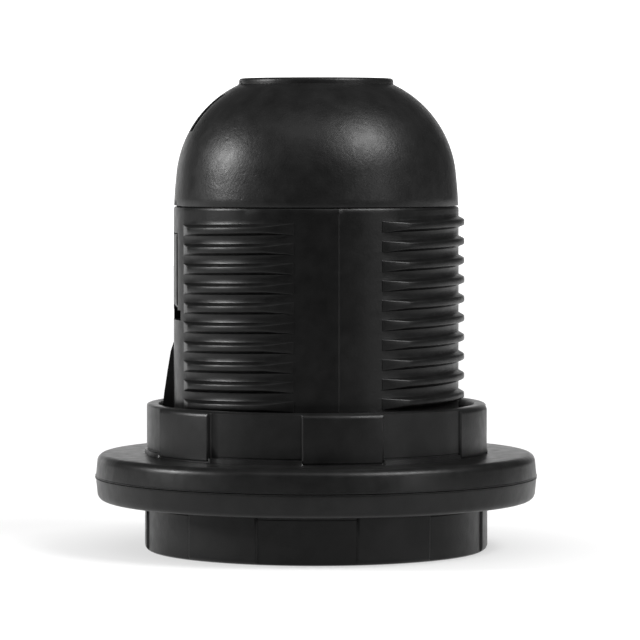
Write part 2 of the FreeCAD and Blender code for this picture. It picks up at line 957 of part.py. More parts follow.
# ---------------------------------------------------------------- rolled screw shell
def shell_form(name, skin, low, high, flange):
    """One side of the rolled sheet as a solid: lip, thread, plain top. The skin is its offset."""
    form = new_body(name)
    section = outline(
        form,
        f"{name}_section",
        "XZ_Plane",
        [
            ("0", low),
            (f"shell_lip_radius + {skin}", low),
            (f"shell_lip_radius + {skin}", "shell_lip_level + shell_lip_height"),
            (f"edison_minor + {skin}", "shell_lip_level + shell_lip_height + shell_lead"),
            (f"edison_minor + {skin}", "shell_top_level - shell_lead"),
            (f"edison_major + {skin}", "shell_top_level"),
            (f"edison_major + {skin}", high),
            ("0", high),
        ],
    )
    turned(form, f"{name}_turned", section)
    rib = outline(
        form,
        f"{name}_thread",
        "XZ_Plane",
        [
            (f"edison_minor + {skin} - edison_foot", "edison_start - edison_foot_width / 2"),
            (f"edison_major + {skin}", "edison_start - edison_crest_width / 2"),
            (f"edison_major + {skin}", "edison_start + edison_crest_width / 2"),
            (f"edison_minor + {skin} - edison_foot", "edison_start + edison_foot_width / 2"),
        ],
    )
    helix = form.newObject("PartDesign::AdditiveHelix", f"{name}_helix")
    helix.Profile = rib
    helix.ReferenceAxis = (rib, ["V_Axis"])
    helix.Mode = "pitch-turns-angle"
    bind(helix, Pitch="edison_pitch", Turns="edison_turns")
    doc.recompute()
    if flange:
        eye = circles(form, f"{name}_eye", "XY_Plane", [("0", "0", "shell_flange_radius")], high)
        padded(form, f"{name}_eye_pad", eye, "cut_over")
    return form


def shell_rivet_tool():
    """Two pins that make the rivet holes in the shell's flange."""
    tool = new_body("shell_rivet_tool")
    pins = circles(
        tool,
        "shell_rivet_pins",
        "XY_Plane",
        SHELL_RIVET_HOLES,
        lift="floor_low - cut_over",
    )
    padded(tool, "shell_rivet_pins_pad", pins, "cut_over * 2")
    return tool


hollow = shell_form(
    "shell_hollow", "0", "shell_lip_level - cut_over", "floor_low - shell_sheet", flange=True
)
shell_outside = shell_form(
    "shell_outside", "shell_sheet", "shell_lip_level", "floor_low", flange=False
)
shell_cutter = doc.addObject("Part::MultiFuse", "shell_cutter")
shell_cutter.Shapes = [hollow, shell_rivet_tool()]
shell = doc.addObject("Part::Cut", "screw_shell")
shell.Base = shell_outside
shell.Tool = shell_cutter
doc.recompute()


# ---------------------------------------------------------------- rivets
def rivet(name, across, along, head_below, head_above):
    """A headed rivet through the floor; the two levels are where its heads seat."""
    body = new_body(name)
    section = outline(
        body,
        f"{name}_section",
        "XZ_Plane",
        [
            ("0", f"{head_below} - rivet_head_thick"),
            ("rivet_head_radius - rivet_dome_step", f"{head_below} - rivet_head_thick"),
            ("rivet_head_radius", f"{head_below} - rivet_rim_thick", "rivet_dome_round"),
            ("rivet_head_radius", head_below),
            ("rivet_radius", head_below),
            ("rivet_radius", head_above),
            ("rivet_head_radius", head_above),
            ("rivet_head_radius - rivet_upset_chamfer", f"{head_above} + rivet_head_thick"),
            ("0", f"{head_above} + rivet_head_thick"),
        ],
    )
    turned(body, f"{name}_turned", section)
    bind(body, Placement__Base__x=across, Placement__Base__y=along)
    return body


strip_top = "(floor_high + strip_thick)"
for side, across in (("left", "-shell_rivet_across"), ("right", "shell_rivet_across")):
    rivet(
        f"shell_rivet_{side}",
        across,
        "shell_rivet_along",
        "(floor_low - shell_sheet)",
        strip_top,
    )
rivet("leaf_rivet", "0", "-leaf_rivet_along", "(floor_low - leaf_thick)", strip_top)


# ---------------------------------------------------------------- terminals
def terminal_strip(name, corners, rivets, screw_along):
    """A brass strip on the carrier's floor, with a collar drawn down and tapped for the screw."""
    strip = new_body(name)
    plan = outline(strip, f"{name}_plan", "XY_Plane", corners, lift="floor_high")
    padded(strip, f"{name}_pad", plan, "strip_thick")
    dressed(strip, f"{name}_corners", "Fillet", upright, "strip_round")
    collar = circles(
        strip,
        f"{name}_collar",
        "XY_Plane",
        [("0", screw_along, "tapped_collar_radius")],
        lift="floor_high - tapped_collar_depth",
    )
    padded(strip, f"{name}_collar_pad", collar, "tapped_collar_depth + strip_thick / 2")
    holes = circles(
        strip,
        f"{name}_holes",
        "XY_Plane",
        [("0", screw_along, "terminal_hole")] + rivets,
        lift=strip_top,
    )
    cut(strip, f"{name}_holes_cut", holes, "tapped_collar_depth + strip_thick")
    return strip


def clamp_washer(name, along):
    """A square clamp washer with its upper corners bevelled."""
    washer = new_body(name)
    plan = outline(
        washer,
        f"{name}_plan",
        "XY_Plane",
        rectangle("-washer_side / 2", "-washer_side / 2", "washer_side / 2", "washer_side / 2"),
        lift=strip_top,
    )
    padded(washer, f"{name}_pad", plan, "washer_thick")
    top = value(f"{strip_top} + washer_thick")
    dressed(
        washer,
        f"{name}_bevel",
        "Chamfer",
        lambda e: all(abs(v.Z - top) < 1e-6 for v in e.Vertexes),
        "washer_chamfer",
    )
    hole = circles(
        washer,
        f"{name}_hole",
        "XY_Plane",
        [("0", "0", "washer_hole")],
        lift=f"{strip_top} + washer_thick",
    )
    cut(washer, f"{name}_hole_cut", hole, "washer_thick")
    bind(washer, Placement__Base__y=along)
    return washer


def terminal_screw(name, along):
    """A pan-head terminal screw with a straight driver slot. Its shank stands for the thread."""
    screw = new_body(name)
    seat = f"({strip_top} + washer_thick)"
    end = f"({strip_top} - terminal_shank_drop)"
    section = outline(
        screw,
        f"{name}_section",
        "XZ_Plane",
        [
            ("0", end),
            ("terminal_radius - terminal_point", end),
            ("terminal_radius", f"{end} + terminal_point"),
            ("terminal_radius", seat),
            ("terminal_head_radius", seat),
            ("terminal_head_radius", f"{seat} + terminal_head_thick - terminal_head_round"),
            (
                "terminal_head_radius - terminal_head_round",
                f"{seat} + terminal_head_thick",
                "terminal_head_round",
            ),
            ("0", f"{seat} + terminal_head_thick"),
        ],
    )
    turned(screw, f"{name}_turned", section)
    slot = outline(
        screw,
        f"{name}_slot",
        "XY_Plane",
        rectangle(
            "-terminal_head_radius - cut_over",
            "-driver_cut_width / 2",
            "terminal_head_radius + cut_over",
            "driver_cut_width / 2",
        ),
        lift=f"{seat} + terminal_head_thick",
    )
    cut(screw, f"{name}_slot_cut", slot, "driver_cut_depth")
    bind(screw, Placement__Base__y=along)
    return screw


terminal_strip(
    "neutral_strip",
    rectangle(
        "-neutral_length / 2",
        "neutral_along - neutral_width / 2",
        "neutral_length / 2",
        "neutral_along + neutral_width / 2",
    ),
    SHELL_RIVET_HOLES,
    "neutral_screw_along",
)
terminal_strip(
    "live_strip",
    rectangle("-live_width / 2", "-live_far", "live_width / 2", "-live_near"),
    [LEAF_RIVET_HOLE],
    "-live_screw_along",
)
clamp_washer("neutral_washer", "neutral_screw_along")
clamp_washer("live_washer", "-live_screw_along")
terminal_screw("neutral_screw", "neutral_screw_along")
terminal_screw("live_screw", "-live_screw_along")


# ---------------------------------------------------------------- centre contact
def centre_leaf():
    """A hairpin of spring bronze under the floor, with a flat end for the contact button."""
    leaf = new_body("centre_leaf")
    tongue = "(floor_low - 2 * leaf_bend_round)"
    tip = f"({tongue} - leaf_drop)"
    side = outline(
        leaf,
        "leaf_side",
        "YZ_Plane",
        [
            ("-leaf_foot_end", "floor_low"),
            ("-leaf_bend_along", "floor_low"),
            ("-leaf_bend_along", tongue, "leaf_bend_round + leaf_bend_slack"),
            ("-leaf_slope_start", tongue),
            ("-leaf_slope_end", tip),
            ("leaf_tip", tip),
            ("leaf_tip", f"{tip} + leaf_thick"),
            ("-leaf_slope_end + leaf_slope_shift", f"{tip} + leaf_thick"),
            ("-leaf_slope_start + leaf_slope_shift", f"{tongue} + leaf_thick"),
            ("-leaf_bend_along", f"{tongue} + leaf_thick"),
            (
                "-leaf_bend_along",
                "floor_low - leaf_thick",
                "-(leaf_bend_round - leaf_thick + leaf_bend_slack)",
            ),
            ("-leaf_foot_end", "floor_low - leaf_thick"),
        ],
    )
    padded(leaf, "leaf_pad", side, "leaf_width", both_ways=True)
    rivet_eye = circles(
        leaf,
        "leaf_rivet_eye",
        "XY_Plane",
        [LEAF_RIVET_HOLE],
        lift="floor_low",
    )
    cut(leaf, "leaf_rivet_eye_cut", rivet_eye, "leaf_thick * 2")
    button_eye = circles(
        leaf,
        "leaf_button_eye",
        "XY_Plane",
        [("0", "0", "button_hole")],
        lift=f"{tip} + leaf_thick",
    )
    cut(leaf, "leaf_button_eye_cut", button_eye, "leaf_thick")
    return leaf


def contact_button():
    """The brass contact riveted into the leaf's flat end: a domed face towards the lamp."""
    button = new_body("contact_button")
    under = "(floor_low - 2 * leaf_bend_round - leaf_drop)"
    section = outline(
        button,
        "button_section",
        "XZ_Plane",
        [
            ("0", f"{under} - button_rim - button_dome"),
            ("button_radius", f"{under} - button_rim", "button_dome_round"),
            ("button_radius", under),
            ("button_shank", under),
            ("button_shank", f"{under} + leaf_thick"),
            ("button_upset_radius", f"{under} + leaf_thick"),
            (
                "button_upset_radius - button_upset_chamfer",
                f"{under} + leaf_thick + button_upset_thick",
            ),
            ("0", f"{under} + leaf_thick + button_upset_thick"),
        ],
    )
    turned(button, "button_turned", section)
    return button


centre_leaf()
contact_button()
doc.recompute()

# ---------------------------------------------------------------- checks and export
NODES = {
    "upper_shade_ring": upper_ring,
    "lower_shade_ring": lower_ring,
    "threaded_skirt": skirt,
    "contact_carrier": carrier,
    "screw_shell": shell,
}
for name in (
    "dome_cap",
    "entry_bush",
    "lock_screw",
    "shell_rivet_left",
    "shell_rivet_right",
    "leaf_rivet",
    "neutral_strip",
    "live_strip",
    "neutral_washer",
    "live_washer",
    "neutral_screw",
    "live_screw",
    "centre_leaf",
    "contact_button",
):
    NODES[name] = doc.getObject(name)

for thing in doc.Objects:
    bad = [s for s in thing.State if s in ("Invalid", "Error")]
    if bad:
        raise RuntimeError(f"{thing.Name} is {bad}")
for name, thing in NODES.items():
    shape = thing.Shape
    if shape.isNull() or not shape.isValid() or len(shape.Solids) != 1:
        raise RuntimeError(f"{name} has no single valid solid")

os.makedirs("parts", exist_ok=True)
for name, thing in NODES.items():
    thing.Label = name
    thing.Shape.exportStep(f"parts/{name}.step")
    print(name, round(thing.Shape.Volume, 1))
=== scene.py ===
"""The lamp holder as it looks: black moulded skirt, dome and rings, brass and steel inside."""

import math

import bmesh
import bpy
from mathutils import Matrix, Vector


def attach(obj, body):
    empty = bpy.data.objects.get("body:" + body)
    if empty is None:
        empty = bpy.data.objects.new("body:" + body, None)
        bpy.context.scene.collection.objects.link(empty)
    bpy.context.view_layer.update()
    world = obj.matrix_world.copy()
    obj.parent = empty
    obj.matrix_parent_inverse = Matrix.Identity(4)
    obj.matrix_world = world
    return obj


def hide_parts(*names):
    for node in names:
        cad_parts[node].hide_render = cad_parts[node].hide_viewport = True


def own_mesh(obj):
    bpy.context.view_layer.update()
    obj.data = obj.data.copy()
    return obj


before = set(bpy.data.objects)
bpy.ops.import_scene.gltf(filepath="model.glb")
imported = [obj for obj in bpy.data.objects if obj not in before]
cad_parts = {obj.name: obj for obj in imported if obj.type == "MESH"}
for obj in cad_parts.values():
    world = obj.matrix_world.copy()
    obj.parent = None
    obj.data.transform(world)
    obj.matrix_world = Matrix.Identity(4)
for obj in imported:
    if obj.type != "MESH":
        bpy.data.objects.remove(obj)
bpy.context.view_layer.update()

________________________

THE TASK:
As listed above, the lines from the line with "for thing in" to the line with "bpy.data.objects.remove(obj)" are to be echoed exactly, with both ends included and nothing added.

TASK OUTPUT:
for thing in doc.Objects:
    bad = [s for s in thing.State if s in ("Invalid", "Error")]
    if bad:
        raise RuntimeError(f"{thing.Name} is {bad}")
for name, thing in NODES.items():
    shape = thing.Shape
    if shape.isNull() or not shape.isValid() or len(shape.Solids) != 1:
        raise RuntimeError(f"{name} has no single valid solid")

os.makedirs("parts", exist_ok=True)
for name, thing in NODES.items():
    thing.Label = name
    thing.Shape.exportStep(f"parts/{name}.step")
    print(name, round(thing.Shape.Volume, 1))
=== scene.py ===
"""The lamp holder as it looks: black moulded skirt, dome and rings, brass and steel inside."""

import math

import bmesh
import bpy
from mathutils import Matrix, Vector


def attach(obj, body):
    empty = bpy.data.objects.get("body:" + body)
    if empty is None:
        empty = bpy.data.objects.new("body:" + body, None)
        bpy.context.scene.collection.objects.link(empty)
    bpy.context.view_layer.update()
    world = obj.matrix_world.copy()
    obj.parent = empty
    obj.matrix_parent_inverse = Matrix.Identity(4)
    obj.matrix_world = world
    return obj


def hide_parts(*names):
    for node in names:
        cad_parts[node].hide_render = cad_parts[node].hide_viewport = True


def own_mesh(obj):
    bpy.context.view_layer.update()
    obj.data = obj.data.copy()
    return obj


before = set(bpy.data.objects)
bpy.ops.import_scene.gltf(filepath="model.glb")
imported = [obj for obj in bpy.data.objects if obj not in before]
cad_parts = {obj.name: obj for obj in imported if obj.type == "MESH"}
for obj in cad_parts.values():
    world = obj.matrix_world.copy()
    obj.parent = None
    obj.data.transform(world)
    obj.matrix_world = Matrix.Identity(4)
for obj in imported:
    if obj.type != "MESH":
        bpy.data.objects.remove(obj)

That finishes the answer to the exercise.